YOUR OBJECTIVE
Below are records; quote them exactly from the first line through the line that contains "from build123d import *".

INFORMATION GIVEN
········
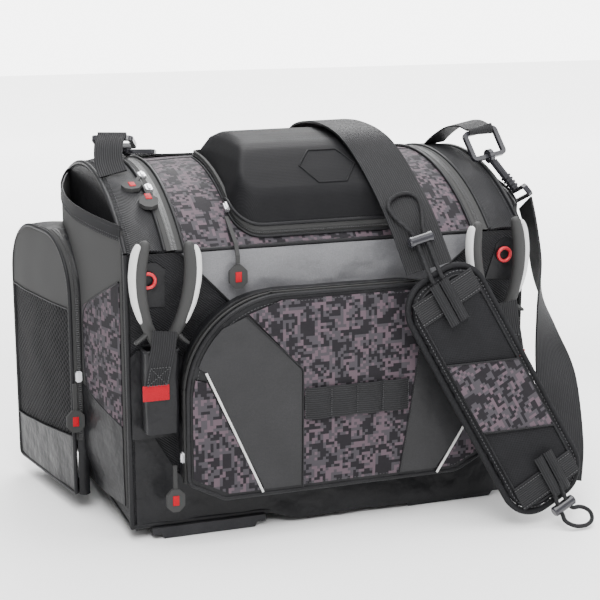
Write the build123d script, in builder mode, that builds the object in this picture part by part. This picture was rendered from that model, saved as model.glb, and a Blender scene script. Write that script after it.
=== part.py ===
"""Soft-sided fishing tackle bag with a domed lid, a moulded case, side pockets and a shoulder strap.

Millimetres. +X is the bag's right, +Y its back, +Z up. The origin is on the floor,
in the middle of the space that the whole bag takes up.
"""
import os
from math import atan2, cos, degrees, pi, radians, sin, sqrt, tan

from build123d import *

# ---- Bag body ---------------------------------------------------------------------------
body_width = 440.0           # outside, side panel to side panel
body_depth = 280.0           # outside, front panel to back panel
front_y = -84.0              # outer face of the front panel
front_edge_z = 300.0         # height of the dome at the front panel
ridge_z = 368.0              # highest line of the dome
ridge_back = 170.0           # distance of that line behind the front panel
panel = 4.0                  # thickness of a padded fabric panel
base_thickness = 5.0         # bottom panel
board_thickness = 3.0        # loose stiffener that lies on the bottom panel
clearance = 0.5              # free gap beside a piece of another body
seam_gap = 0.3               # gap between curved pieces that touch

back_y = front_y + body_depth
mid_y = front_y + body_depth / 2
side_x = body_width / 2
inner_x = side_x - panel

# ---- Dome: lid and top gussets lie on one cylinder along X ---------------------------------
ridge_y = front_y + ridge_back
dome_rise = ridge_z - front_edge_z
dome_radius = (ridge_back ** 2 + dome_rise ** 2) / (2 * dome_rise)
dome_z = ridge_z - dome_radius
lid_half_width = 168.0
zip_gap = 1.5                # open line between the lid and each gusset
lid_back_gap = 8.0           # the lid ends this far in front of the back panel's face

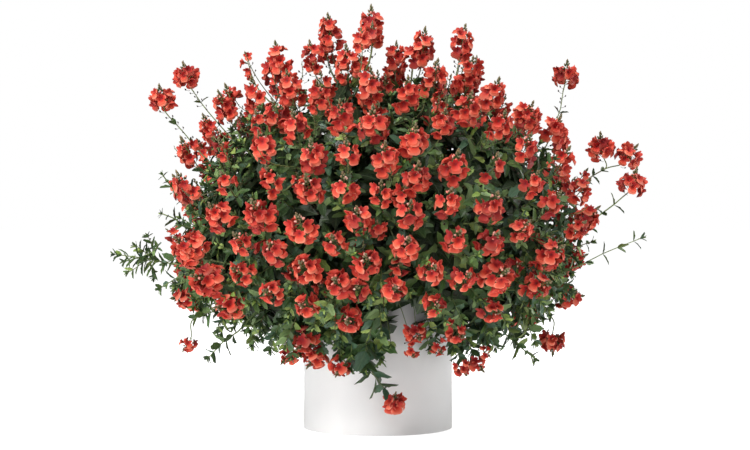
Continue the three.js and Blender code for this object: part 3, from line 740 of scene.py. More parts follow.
········
ANSWER
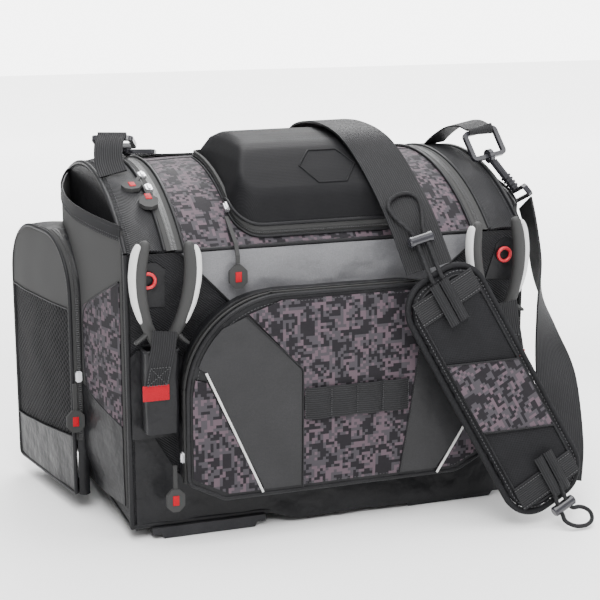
Write the build123d script, in builder mode, that builds the object in this picture part by part. This picture was rendered from that model, saved as model.glb, and a Blender scene script. Write that script after it.
=== part.py ===
"""Soft-sided fishing tackle bag with a domed lid, a moulded case, side pockets and a shoulder strap.

Millimetres. +X is the bag's right, +Y its back, +Z up. The origin is on the floor,
in the middle of the space that the whole bag takes up.
"""
import os
from math import atan2, cos, degrees, pi, radians, sin, sqrt, tan

from build123d import *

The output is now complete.